Tuesday, July 1, 2008

Cow Pasture Baseball

In mid-June we were invited to the 2002 Potosi Baseball Hall of Fame Banquet at Sunset Lanes at Dickeyville. Our son-in-law, Jeff Buttikofer, was one of the first thirteen inductees. Jeff had an outstanding career as a pitcher while attending Potosi High School, also UW La Crosse. He, his wife Pam, and family now live in California. As Jeff had other commitments and was unable to attend the event, he invited Gloria and I to represent him. Potosi High School’s popular and highly successful baseball coach Ron Kading presided over a very interesting and enjoyable evening.

After a delicious dinner, the inductees were introduced. The group included the great pitcher, Jack Cardey, who had a long professional baseball career. All in all, the inductees were a fine looking group of men. Jack and I have about an equal amount of silver in our hair. But most of the rest of them made me feel old. Very old. They looked so young. Even most of their parents looked young.

We met a few old friends there. And made a few new friends. We met Bill Leeser, one of the inductees. He let us know that he works for the Telegraph Herald. Bill was kind enough to circulate one of the programs through the group of inductees, obtaining the autographs of most, so we could send it to Jeff as a memento. (Thanks again, Bill).

It kind of topped off my evening when Dennis Leibfried dropped by our table to say hello. And too let us know that he reads and enjoys this column on a regular basis. His son Gary was one of the inductees. Denny was once one of the premier fast-pitch softball pitchers in the area. And is, himself, a double hall-of-famer, having been inducted into both the Dubuque Fast-Pitch Softball Hall of Fame and the Dubuque Kiwanis Club Softball Hall of Fame.

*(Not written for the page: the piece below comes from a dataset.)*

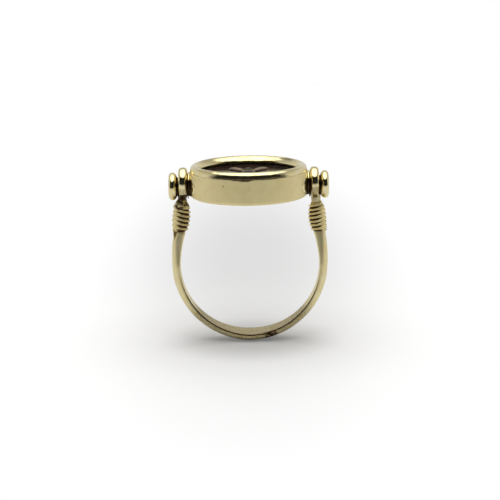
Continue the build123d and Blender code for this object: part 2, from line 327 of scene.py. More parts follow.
def grid_faces(rows, columns, start, close_rows):
    """Quads of a grid of points, row by row; each row closes on itself."""
    faces = []
    for r in range(rows if close_rows else rows - 1):
        here, above = start + r * columns, start + (r + 1) % rows * columns
        faces += [(here + c, here + (c + 1) % columns, above + (c + 1) % columns, above + c)
                  for c in range(columns)]
    return faces


class Surface:
    """Points and faces in millimetres, with a patina-and-shade value and a painted highlight value at each point.
    """

    def __init__(self):
        self.points, self.faces, self.patina, self.painted_highlight = [], [], [], []

    def add_grid(self, rows, close_rows=False, capped=False, patina=0.0, painted_highlight=0.0):
        """Closed rows of points, each as long as the others; capped closes the first and the last with a face. The
        patina-and-shade and painted highlight values are one number, or one for each point."""
        start, width = len(self.points), len(rows[0])
        for row in rows:
            self.points += [tuple(p) for p in row]
        count = len(rows) * width
        self.patina += list(patina) if hasattr(patina, "__len__") else [patina] * count
        self.painted_highlight += list(painted_highlight) if hasattr(painted_highlight, "__len__") else [painted_highlight] * count
        self.faces += grid_faces(len(rows), width, start, close_rows)
        if capped:
            last = start + (len(rows) - 1) * width
            self.faces.append(tuple(reversed(range(start, start + width))))
            self.faces.append(tuple(range(last, last + width)))

    def add_rows(self, stations, count, point, look="patina", **closing):
        """A grid with a row for each station; point(station, angle) gives a place and its look, which is its
        patina and painted shade, or its painted highlight."""
        rows, values = [], []
        for station in stations:
            made = [point(station, angle) for angle in full_turn(count)]
            rows.append([place for place, value in made])
            values += [value for place, value in made]
        self.add_grid(rows, **{look: values}, **closing)

    def piece(self, name, body, material, node):
        finish_piece(self.object(name), body, material, node)

    def object(self, name):
        """The surface as a Blender object with smooth faces, in metres."""
        mesh = bpy.data.meshes.new(name)
        mesh.from_pydata([tuple(v * MM for v in p) for p in self.points], [], self.faces)
        for label, values in (("patina", self.patina), ("painted_highlight", self.painted_highlight)):
            attribute = mesh.attributes.new(label, "FLOAT", "POINT")
            attribute.data.foreach_set("value", np.array(values, np.float32))
        clean(mesh)
        return placed(bpy.data.objects.new(name, mesh))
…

I was never a baseball player, but did play several seasons of league softball. And, as a boy, I played a far different type of ball game. For that game there was no official book of rules. How the game was played depended on whatever players, facilities, and equipment were available. If a baseball or softball got its horsehide cover knocked off, we knew how to protect the ball’s cord windings with black friction tape to prevent it from raveling. We also learned how to tape up a cracked bat so we could continue to use it. And if our baseball got lost in the weeds, we were not above using an old tennis ball, sponge rubber ball, or whatever other kind of ball we could get our hands on.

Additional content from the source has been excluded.